## Direction
Repeat exactly the lines between and including those that contain "if empty is" and "for node in". Output no other line.

## Material provided
— START —

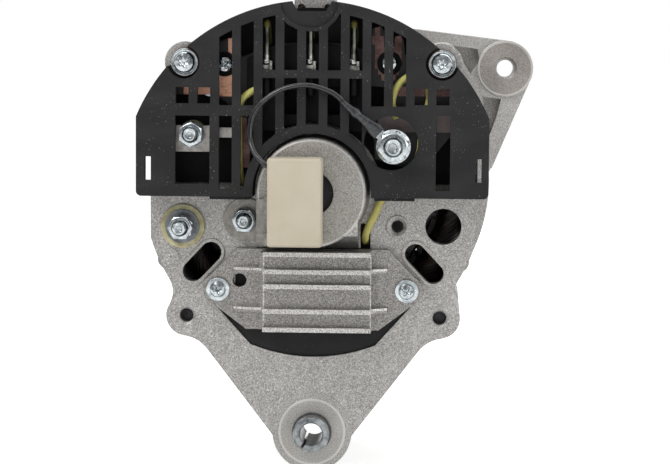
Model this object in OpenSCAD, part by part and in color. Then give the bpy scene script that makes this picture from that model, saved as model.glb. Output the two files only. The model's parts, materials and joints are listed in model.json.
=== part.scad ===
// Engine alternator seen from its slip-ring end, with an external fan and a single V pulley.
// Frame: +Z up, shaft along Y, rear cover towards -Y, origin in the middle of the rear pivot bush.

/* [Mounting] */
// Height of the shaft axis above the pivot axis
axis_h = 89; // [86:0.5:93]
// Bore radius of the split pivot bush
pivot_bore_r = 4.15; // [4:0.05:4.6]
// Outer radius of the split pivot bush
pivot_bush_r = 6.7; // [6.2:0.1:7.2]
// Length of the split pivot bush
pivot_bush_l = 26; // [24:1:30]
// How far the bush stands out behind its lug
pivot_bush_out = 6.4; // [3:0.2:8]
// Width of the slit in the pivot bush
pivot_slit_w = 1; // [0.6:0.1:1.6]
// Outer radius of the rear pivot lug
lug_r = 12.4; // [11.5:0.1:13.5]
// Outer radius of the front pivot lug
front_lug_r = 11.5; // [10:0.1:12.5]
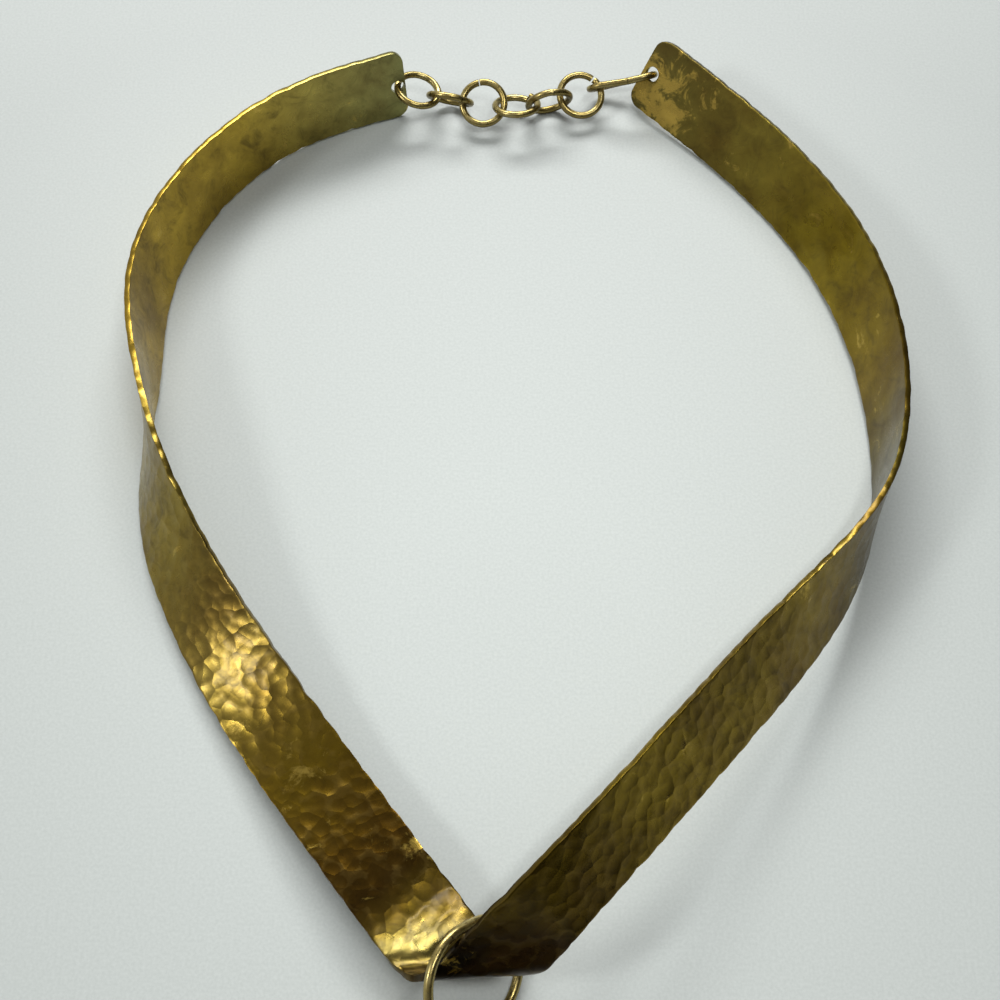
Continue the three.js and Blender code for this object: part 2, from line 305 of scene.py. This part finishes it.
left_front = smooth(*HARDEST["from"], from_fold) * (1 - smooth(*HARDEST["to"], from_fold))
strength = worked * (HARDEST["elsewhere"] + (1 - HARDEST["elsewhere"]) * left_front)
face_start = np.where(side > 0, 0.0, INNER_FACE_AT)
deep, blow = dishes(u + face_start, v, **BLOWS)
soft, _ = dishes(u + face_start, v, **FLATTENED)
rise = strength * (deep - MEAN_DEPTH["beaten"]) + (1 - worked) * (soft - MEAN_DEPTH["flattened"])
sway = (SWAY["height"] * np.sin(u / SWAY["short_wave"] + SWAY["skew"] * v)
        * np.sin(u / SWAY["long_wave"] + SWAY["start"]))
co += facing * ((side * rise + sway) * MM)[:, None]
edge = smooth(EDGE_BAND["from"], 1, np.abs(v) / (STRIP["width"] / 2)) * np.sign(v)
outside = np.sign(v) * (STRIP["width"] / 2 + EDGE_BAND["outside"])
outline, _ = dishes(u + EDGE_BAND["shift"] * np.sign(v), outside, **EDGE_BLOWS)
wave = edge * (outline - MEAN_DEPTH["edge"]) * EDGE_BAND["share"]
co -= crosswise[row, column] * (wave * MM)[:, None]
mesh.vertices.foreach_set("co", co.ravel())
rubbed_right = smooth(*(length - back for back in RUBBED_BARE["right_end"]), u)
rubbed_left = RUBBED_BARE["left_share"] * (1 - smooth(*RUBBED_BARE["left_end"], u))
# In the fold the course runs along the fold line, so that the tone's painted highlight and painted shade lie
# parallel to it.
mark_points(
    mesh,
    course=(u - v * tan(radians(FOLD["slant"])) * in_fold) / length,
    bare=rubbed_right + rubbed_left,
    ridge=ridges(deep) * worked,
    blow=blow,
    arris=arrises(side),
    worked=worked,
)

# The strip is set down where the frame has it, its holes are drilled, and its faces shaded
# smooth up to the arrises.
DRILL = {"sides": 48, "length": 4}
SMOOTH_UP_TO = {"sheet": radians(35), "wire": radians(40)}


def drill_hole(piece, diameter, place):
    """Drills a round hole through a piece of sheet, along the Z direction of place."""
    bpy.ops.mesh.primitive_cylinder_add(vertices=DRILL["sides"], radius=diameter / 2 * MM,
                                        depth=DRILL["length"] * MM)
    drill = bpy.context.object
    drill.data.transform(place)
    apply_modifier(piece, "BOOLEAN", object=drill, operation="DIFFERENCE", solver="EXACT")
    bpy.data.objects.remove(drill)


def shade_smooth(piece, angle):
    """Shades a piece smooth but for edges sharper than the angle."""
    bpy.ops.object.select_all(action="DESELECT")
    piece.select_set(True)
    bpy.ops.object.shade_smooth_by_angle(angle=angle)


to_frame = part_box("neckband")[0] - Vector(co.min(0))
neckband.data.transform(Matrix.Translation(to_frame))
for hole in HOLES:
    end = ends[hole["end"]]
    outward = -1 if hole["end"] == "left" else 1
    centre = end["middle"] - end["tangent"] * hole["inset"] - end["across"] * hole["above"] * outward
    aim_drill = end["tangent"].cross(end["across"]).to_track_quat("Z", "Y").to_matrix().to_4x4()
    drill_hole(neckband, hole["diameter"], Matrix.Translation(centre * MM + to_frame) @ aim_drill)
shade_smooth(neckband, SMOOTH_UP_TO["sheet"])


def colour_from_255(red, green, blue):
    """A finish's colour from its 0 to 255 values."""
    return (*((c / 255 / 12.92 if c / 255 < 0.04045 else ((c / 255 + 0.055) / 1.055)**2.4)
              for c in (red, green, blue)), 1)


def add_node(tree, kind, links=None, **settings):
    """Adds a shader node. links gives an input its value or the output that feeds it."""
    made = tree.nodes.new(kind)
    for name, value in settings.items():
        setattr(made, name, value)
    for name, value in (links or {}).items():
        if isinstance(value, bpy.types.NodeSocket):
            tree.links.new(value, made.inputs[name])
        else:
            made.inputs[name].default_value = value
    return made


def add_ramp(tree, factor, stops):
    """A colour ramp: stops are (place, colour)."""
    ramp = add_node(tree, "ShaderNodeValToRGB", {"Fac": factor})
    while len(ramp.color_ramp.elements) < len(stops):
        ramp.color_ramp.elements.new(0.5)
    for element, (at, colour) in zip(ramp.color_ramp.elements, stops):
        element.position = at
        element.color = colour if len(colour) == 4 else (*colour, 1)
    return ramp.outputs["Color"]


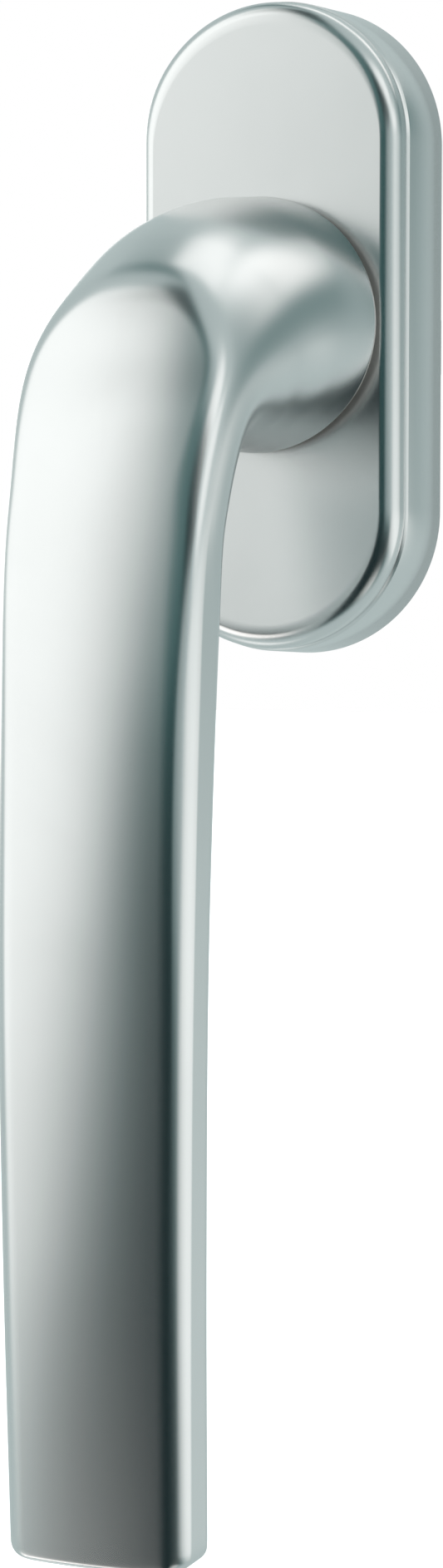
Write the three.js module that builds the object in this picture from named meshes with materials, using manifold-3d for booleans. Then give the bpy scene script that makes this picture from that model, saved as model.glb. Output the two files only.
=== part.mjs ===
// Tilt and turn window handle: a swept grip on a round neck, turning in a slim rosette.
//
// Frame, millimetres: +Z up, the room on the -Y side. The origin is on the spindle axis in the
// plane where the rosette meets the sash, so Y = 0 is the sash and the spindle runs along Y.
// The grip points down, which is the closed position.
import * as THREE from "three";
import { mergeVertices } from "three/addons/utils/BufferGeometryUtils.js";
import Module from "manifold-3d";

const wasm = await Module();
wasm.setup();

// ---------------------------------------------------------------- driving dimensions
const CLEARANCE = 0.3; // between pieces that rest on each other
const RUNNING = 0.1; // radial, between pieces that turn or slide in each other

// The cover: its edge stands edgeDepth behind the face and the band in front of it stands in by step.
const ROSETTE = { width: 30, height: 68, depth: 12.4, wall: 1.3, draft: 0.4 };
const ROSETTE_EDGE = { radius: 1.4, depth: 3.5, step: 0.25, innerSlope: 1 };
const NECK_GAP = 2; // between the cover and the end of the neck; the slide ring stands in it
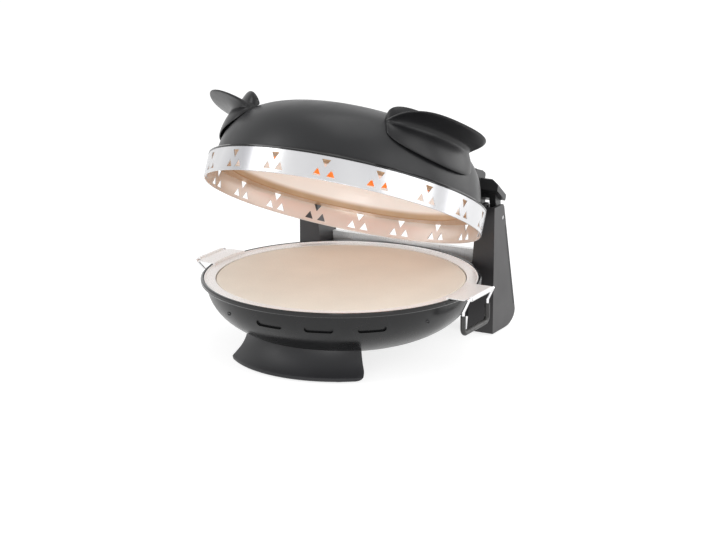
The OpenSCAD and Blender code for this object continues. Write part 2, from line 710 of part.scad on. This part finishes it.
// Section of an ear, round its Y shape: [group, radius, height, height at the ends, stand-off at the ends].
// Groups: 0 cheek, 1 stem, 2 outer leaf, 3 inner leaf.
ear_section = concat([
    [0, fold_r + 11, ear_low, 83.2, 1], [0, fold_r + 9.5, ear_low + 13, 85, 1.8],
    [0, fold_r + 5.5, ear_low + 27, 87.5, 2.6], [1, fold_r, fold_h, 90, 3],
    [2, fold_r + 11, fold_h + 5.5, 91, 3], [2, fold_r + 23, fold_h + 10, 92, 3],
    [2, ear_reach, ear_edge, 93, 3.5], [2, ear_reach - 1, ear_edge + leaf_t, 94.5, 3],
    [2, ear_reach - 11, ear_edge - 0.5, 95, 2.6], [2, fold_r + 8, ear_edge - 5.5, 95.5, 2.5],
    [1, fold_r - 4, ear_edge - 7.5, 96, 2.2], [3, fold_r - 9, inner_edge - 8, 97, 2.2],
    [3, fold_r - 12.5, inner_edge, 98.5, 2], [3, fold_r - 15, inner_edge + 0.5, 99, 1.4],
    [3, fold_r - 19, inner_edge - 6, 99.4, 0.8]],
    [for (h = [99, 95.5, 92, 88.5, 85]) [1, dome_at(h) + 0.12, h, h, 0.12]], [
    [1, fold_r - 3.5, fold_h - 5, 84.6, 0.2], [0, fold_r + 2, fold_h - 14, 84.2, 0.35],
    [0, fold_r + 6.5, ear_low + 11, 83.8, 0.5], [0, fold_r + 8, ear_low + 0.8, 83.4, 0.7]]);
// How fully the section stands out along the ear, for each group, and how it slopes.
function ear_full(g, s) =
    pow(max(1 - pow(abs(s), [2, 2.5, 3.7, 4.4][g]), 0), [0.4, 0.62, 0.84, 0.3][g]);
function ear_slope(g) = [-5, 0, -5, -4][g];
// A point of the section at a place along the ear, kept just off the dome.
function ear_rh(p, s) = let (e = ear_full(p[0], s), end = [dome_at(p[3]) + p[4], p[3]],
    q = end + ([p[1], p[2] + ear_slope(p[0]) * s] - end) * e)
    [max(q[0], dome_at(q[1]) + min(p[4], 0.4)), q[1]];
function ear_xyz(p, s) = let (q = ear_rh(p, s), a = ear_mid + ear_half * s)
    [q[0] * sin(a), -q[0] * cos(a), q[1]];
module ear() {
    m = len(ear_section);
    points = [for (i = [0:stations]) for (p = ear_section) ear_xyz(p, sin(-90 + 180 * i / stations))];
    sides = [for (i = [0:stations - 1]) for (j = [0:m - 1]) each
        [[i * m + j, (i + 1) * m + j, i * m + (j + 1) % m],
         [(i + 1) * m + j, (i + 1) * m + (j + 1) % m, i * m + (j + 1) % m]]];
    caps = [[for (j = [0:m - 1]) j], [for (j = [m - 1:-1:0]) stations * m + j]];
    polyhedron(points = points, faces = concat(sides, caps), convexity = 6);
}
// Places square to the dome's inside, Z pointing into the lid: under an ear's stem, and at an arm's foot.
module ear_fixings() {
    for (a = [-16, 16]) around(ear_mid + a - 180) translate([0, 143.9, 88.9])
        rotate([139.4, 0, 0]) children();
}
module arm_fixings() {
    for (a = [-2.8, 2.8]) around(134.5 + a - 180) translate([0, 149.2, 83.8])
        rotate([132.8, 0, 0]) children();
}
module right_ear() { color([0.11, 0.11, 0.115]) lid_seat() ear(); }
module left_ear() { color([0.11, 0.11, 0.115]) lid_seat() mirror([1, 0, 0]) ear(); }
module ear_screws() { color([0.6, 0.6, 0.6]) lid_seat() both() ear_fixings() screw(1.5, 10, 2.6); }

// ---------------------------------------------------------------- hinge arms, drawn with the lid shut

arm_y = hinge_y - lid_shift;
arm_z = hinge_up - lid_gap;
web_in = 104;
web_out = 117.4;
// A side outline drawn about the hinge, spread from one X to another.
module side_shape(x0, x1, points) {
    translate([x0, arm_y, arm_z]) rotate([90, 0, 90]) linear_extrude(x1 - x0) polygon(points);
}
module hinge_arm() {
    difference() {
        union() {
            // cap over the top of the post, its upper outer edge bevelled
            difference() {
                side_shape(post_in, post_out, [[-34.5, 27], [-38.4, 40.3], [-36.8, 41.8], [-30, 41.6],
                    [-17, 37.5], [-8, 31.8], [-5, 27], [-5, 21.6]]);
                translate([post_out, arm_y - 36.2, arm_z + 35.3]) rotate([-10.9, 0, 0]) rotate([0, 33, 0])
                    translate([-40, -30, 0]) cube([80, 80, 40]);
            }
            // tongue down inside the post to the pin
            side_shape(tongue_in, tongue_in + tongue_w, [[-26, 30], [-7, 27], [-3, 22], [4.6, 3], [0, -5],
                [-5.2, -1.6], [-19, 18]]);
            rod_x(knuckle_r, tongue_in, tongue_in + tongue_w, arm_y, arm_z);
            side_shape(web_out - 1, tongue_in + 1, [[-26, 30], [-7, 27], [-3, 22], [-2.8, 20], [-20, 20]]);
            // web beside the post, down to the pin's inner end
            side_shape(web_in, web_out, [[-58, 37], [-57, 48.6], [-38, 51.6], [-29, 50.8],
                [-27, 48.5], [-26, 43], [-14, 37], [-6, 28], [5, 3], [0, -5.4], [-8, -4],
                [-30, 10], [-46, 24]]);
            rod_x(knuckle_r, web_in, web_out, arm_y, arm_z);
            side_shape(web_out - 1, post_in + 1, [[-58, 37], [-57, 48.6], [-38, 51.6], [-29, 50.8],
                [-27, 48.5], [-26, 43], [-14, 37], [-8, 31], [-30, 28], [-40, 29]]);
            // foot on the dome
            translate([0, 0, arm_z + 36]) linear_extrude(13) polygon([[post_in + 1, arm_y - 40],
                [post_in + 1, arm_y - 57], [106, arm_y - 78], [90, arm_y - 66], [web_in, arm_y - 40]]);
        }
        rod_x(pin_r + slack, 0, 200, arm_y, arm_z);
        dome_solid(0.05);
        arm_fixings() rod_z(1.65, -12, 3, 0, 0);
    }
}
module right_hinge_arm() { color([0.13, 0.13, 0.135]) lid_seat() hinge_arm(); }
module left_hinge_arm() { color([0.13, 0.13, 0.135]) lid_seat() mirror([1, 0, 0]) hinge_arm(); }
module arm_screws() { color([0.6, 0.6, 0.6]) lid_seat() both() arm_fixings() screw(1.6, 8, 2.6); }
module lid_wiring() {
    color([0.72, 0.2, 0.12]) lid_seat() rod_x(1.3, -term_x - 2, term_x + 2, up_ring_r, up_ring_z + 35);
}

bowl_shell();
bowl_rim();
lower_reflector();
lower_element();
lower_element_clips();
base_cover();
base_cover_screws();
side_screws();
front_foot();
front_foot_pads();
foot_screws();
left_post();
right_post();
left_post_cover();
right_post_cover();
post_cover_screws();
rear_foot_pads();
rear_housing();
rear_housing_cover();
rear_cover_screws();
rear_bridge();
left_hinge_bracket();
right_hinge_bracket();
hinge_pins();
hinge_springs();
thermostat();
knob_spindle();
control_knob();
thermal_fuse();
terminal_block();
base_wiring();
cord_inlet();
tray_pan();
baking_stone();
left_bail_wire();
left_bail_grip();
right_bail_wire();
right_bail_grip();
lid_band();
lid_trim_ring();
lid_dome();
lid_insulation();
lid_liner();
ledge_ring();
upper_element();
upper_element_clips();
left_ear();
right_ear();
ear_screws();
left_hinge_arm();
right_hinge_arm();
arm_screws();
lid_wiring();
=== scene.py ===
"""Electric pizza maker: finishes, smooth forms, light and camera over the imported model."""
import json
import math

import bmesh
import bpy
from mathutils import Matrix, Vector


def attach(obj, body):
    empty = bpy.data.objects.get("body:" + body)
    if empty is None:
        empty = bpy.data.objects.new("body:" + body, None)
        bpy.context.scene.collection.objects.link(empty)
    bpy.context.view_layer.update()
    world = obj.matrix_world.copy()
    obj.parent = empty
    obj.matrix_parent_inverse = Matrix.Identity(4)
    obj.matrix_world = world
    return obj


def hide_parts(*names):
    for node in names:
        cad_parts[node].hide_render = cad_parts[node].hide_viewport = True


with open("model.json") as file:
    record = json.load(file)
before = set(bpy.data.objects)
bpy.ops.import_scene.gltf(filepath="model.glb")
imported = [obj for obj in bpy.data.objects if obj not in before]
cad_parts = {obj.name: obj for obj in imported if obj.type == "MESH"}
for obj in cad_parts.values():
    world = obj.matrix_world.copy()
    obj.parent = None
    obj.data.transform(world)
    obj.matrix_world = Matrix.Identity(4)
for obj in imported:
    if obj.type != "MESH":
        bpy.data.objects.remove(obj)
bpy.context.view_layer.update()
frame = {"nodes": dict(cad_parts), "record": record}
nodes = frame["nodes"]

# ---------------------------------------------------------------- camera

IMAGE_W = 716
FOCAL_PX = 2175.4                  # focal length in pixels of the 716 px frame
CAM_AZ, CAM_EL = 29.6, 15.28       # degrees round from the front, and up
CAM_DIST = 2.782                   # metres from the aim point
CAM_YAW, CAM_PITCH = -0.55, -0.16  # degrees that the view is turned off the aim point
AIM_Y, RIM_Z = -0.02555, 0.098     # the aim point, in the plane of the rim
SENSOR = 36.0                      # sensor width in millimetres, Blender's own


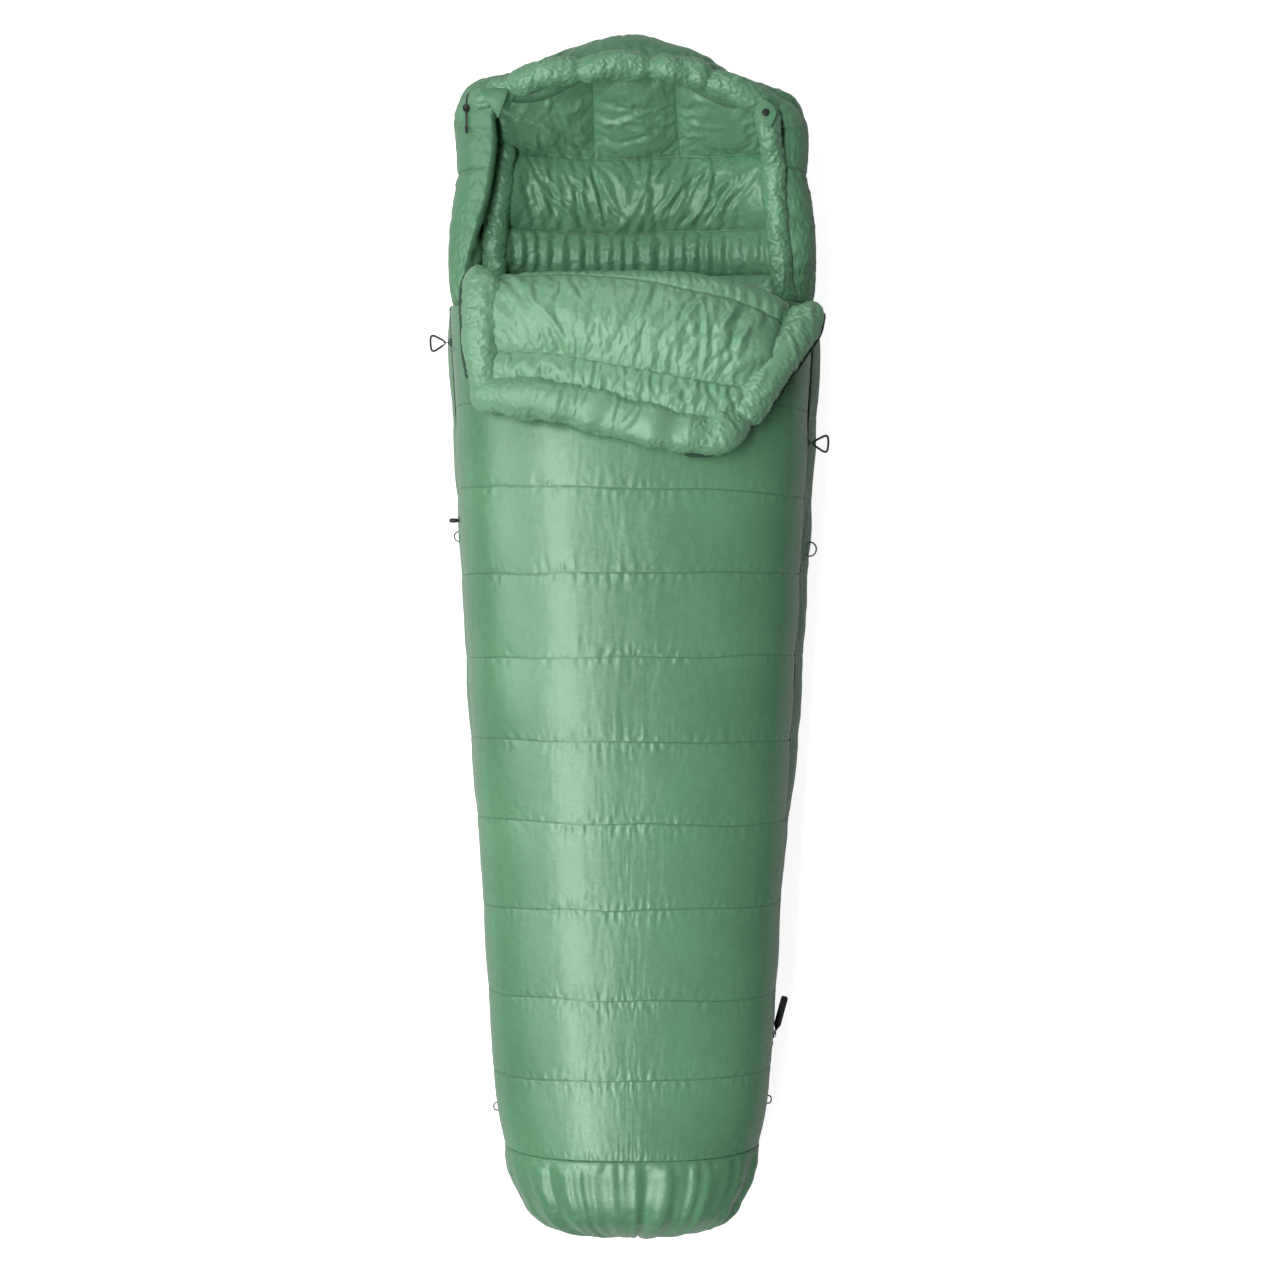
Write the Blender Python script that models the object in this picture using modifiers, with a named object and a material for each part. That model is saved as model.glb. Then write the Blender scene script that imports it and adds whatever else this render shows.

— END —

## Answer to the problem
    if empty is None:
        empty = bpy.data.objects.new("body:" + body, None)
        bpy.context.scene.collection.objects.link(empty)
    bpy.context.view_layer.update()
    world = obj.matrix_world.copy()
    obj.parent = empty
    obj.matrix_parent_inverse = Matrix.Identity(4)
    obj.matrix_world = world
    return obj


def hide_parts(*names):
    for node in names:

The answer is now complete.